- _Work to do_
Please quote every line word for word.
────────
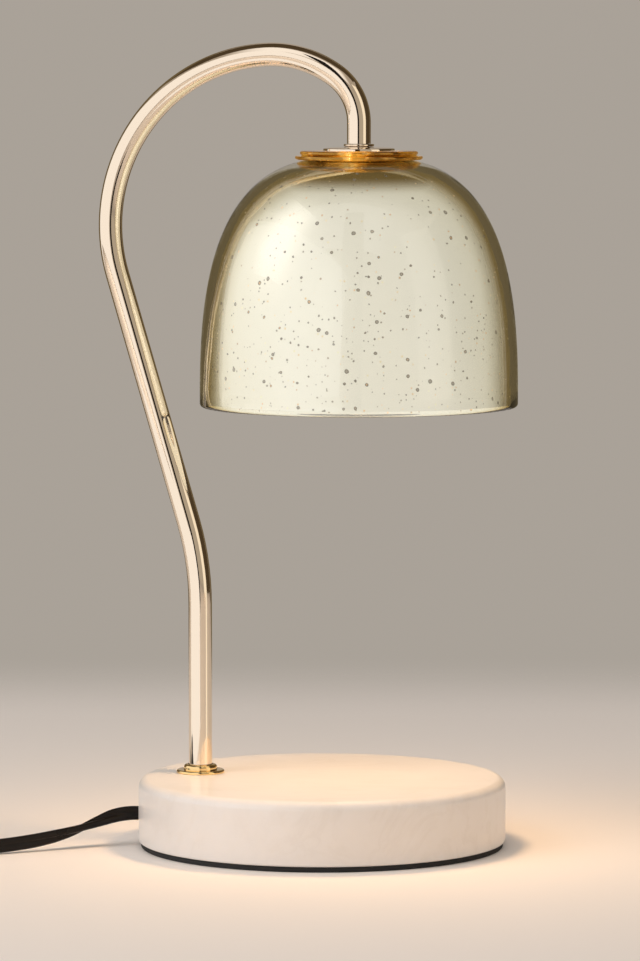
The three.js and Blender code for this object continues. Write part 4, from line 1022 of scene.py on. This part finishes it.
def above_edge(inset):
    """The bell's outline from the silver's lower edge upwards."""
    higher = (spot for spot in bell(inset) if spot[1] > silver_edge + MM)
    return [(SHADE_RADIUS - inset, silver_edge), *higher]


front = above_edge(SHADE_WALL + SILVER_GAP)
back = above_edge(SHADE_WALL + SILVER_GAP + SILVER)
past_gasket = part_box("shade_gasket")[1].y + GASKET_PLAY
lining = turned("shade_silver", [
    *front,
    (past_gasket, front[-1][1]),
    (past_gasket, back[-1][1]),
    *reversed(back),
    front[0],
], TURNED_SIDES, on_crown)

# %% [markdown]
# The silvering has small round flaws, where drops kept the silver off the glass. Most are grey or
# brown spots with a darker ring, a few are tan. Painting them would take an image, so each flaw
# is a point of a scattered grid. A point's own random number says whether it shows, how wide it
# is and what colour it has. Low down there are more of them.

# %% Flaws
WOBBLE = 0.5 * MM                 # how far a flaw's outline strays from round
silver = Finish("worn silvering")
wobble = silver.node("TexNoise", {
    "Vector": silver.place(), "Scale": 1 / (1.2 * MM), "Detail": 1.0,
}, out="Color")


def flaws(spacing, low, high, kept, shift):
    """Round flaws with radii from low to high: where they and their rings are, and their hue."""
    grid = silver.place(centre=(CROWN_X, shift, 0))
    strayed = silver.node("VectorMath", {0: wobble, 1: (WOBBLE, WOBBLE, WOBBLE), 2: grid},
                          operation="MULTIPLY_ADD")
    cell = {"Vector": strayed, "Scale": 1 / spacing}
    away = silver.node("TexVoronoi", cell, out="Distance") * spacing
    own = silver.node("TexVoronoi", cell, out="Color")
    dice, hue = (silver.node("SeparateColor", {0: own}, out=channel) for channel in (0, 1))
    radius = low + silver.spread(dice, 1 - kept, 1) * (high - low)
    fewer = silver.spread(silver.height(), shade_low.z, shade_high.z) * 0.75
    shown = dice > 1 - kept + fewer * kept
    inside = silver.spread(away - radius, 0.06 * MM, -0.06 * MM)
    ringed = silver.spread(away - radius * 0.62, -0.08 * MM, 0.08 * MM)
    return inside * shown, ringed, hue


big, big_ring, big_hue = flaws(3.6 * MM, 0.28 * MM, 0.85 * MM, 0.6, 0.11)
small, _, small_hue = flaws(1.9 * MM, 0.17 * MM, 0.42 * MM, 0.75, 0.4)
heart = silver.node("ValToRGB", {0: big_hue}, stops=(
    (0.0, (0.30, 0.28, 0.24)), (0.72, (0.42, 0.36, 0.28)), (0.80, (0.78, 0.50, 0.24)),
    (1.0, (0.62, 0.36, 0.17))))
dot = silver.node("ValToRGB", {0: small_hue}, stops=(
    (0.0, (0.20, 0.17, 0.13)), (0.6, (0.36, 0.30, 0.22)), (0.75, (0.80, 0.50, 0.22)),
    (1.0, (0.95, 0.80, 0.55))))
tone = silver.mix(big, dot, silver.mix(big_ring, heart, (0.16, 0.13, 0.09)))
flaw = big | small

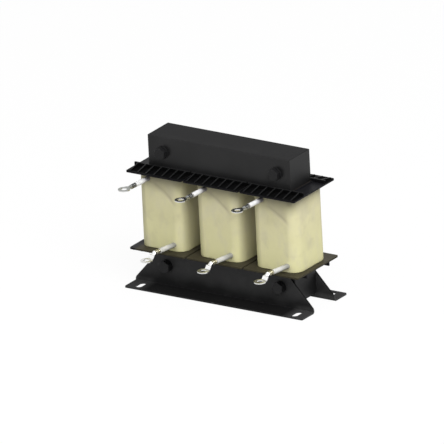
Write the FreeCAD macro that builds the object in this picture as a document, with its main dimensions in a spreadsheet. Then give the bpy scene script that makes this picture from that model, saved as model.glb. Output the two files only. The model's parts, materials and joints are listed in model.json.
────────
- _Result of this exercise_
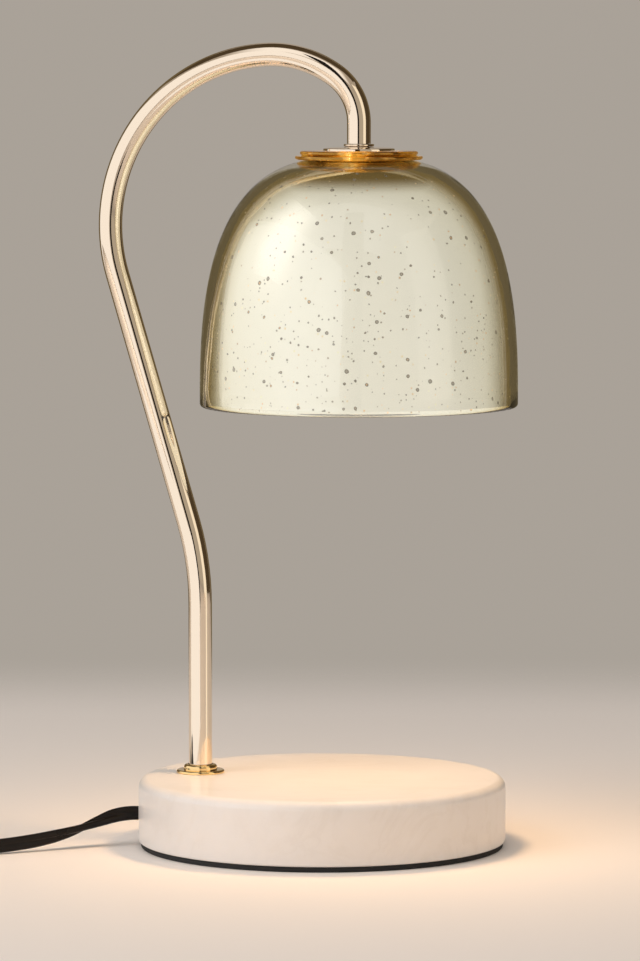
The three.js and Blender code for this object continues. Write part 4, from line 1022 of scene.py on. This part finishes it.
def above_edge(inset):
    """The bell's outline from the silver's lower edge upwards."""
    higher = (spot for spot in bell(inset) if spot[1] > silver_edge + MM)
    return [(SHADE_RADIUS - inset, silver_edge), *higher]


front = above_edge(SHADE_WALL + SILVER_GAP)
back = above_edge(SHADE_WALL + SILVER_GAP + SILVER)
past_gasket = part_box("shade_gasket")[1].y + GASKET_PLAY
lining = turned("shade_silver", [
    *front,
    (past_gasket, front[-1][1]),
    (past_gasket, back[-1][1]),
    *reversed(back),
    front[0],
], TURNED_SIDES, on_crown)

# %% [markdown]
# The silvering has small round flaws, where drops kept the silver off the glass. Most are grey or
# brown spots with a darker ring, a few are tan. Painting them would take an image, so each flaw
# is a point of a scattered grid. A point's own random number says whether it shows, how wide it
# is and what colour it has. Low down there are more of them.

# %% Flaws
WOBBLE = 0.5 * MM                 # how far a flaw's outline strays from round
silver = Finish("worn silvering")
wobble = silver.node("TexNoise", {
    "Vector": silver.place(), "Scale": 1 / (1.2 * MM), "Detail": 1.0,
}, out="Color")


def flaws(spacing, low, high, kept, shift):
    """Round flaws with radii from low to high: where they and their rings are, and their hue."""
    grid = silver.place(centre=(CROWN_X, shift, 0))
    strayed = silver.node("VectorMath", {0: wobble, 1: (WOBBLE, WOBBLE, WOBBLE), 2: grid},
                          operation="MULTIPLY_ADD")
    cell = {"Vector": strayed, "Scale": 1 / spacing}
    away = silver.node("TexVoronoi", cell, out="Distance") * spacing
    own = silver.node("TexVoronoi", cell, out="Color")
    dice, hue = (silver.node("SeparateColor", {0: own}, out=channel) for channel in (0, 1))
    radius = low + silver.spread(dice, 1 - kept, 1) * (high - low)
    fewer = silver.spread(silver.height(), shade_low.z, shade_high.z) * 0.75
    shown = dice > 1 - kept + fewer * kept
    inside = silver.spread(away - radius, 0.06 * MM, -0.06 * MM)
    ringed = silver.spread(away - radius * 0.62, -0.08 * MM, 0.08 * MM)
    return inside * shown, ringed, hue


big, big_ring, big_hue = flaws(3.6 * MM, 0.28 * MM, 0.85 * MM, 0.6, 0.11)
small, _, small_hue = flaws(1.9 * MM, 0.17 * MM, 0.42 * MM, 0.75, 0.4)
heart = silver.node("ValToRGB", {0: big_hue}, stops=(
    (0.0, (0.30, 0.28, 0.24)), (0.72, (0.42, 0.36, 0.28)), (0.80, (0.78, 0.50, 0.24)),
    (1.0, (0.62, 0.36, 0.17))))
dot = silver.node("ValToRGB", {0: small_hue}, stops=(
    (0.0, (0.20, 0.17, 0.13)), (0.6, (0.36, 0.30, 0.22)), (0.75, (0.80, 0.50, 0.22)),
    (1.0, (0.95, 0.80, 0.55))))
tone = silver.mix(big, dot, silver.mix(big_ring, heart, (0.16, 0.13, 0.09)))
flaw = big | small

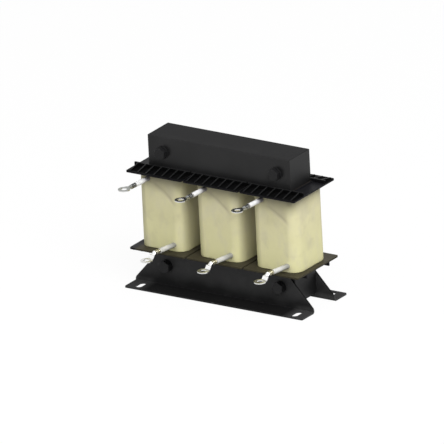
Write the FreeCAD macro that builds the object in this picture as a document, with its main dimensions in a spreadsheet. Then give the bpy scene script that makes this picture from that model, saved as model.glb. Output the two files only. The model's parts, materials and joints are listed in model.json.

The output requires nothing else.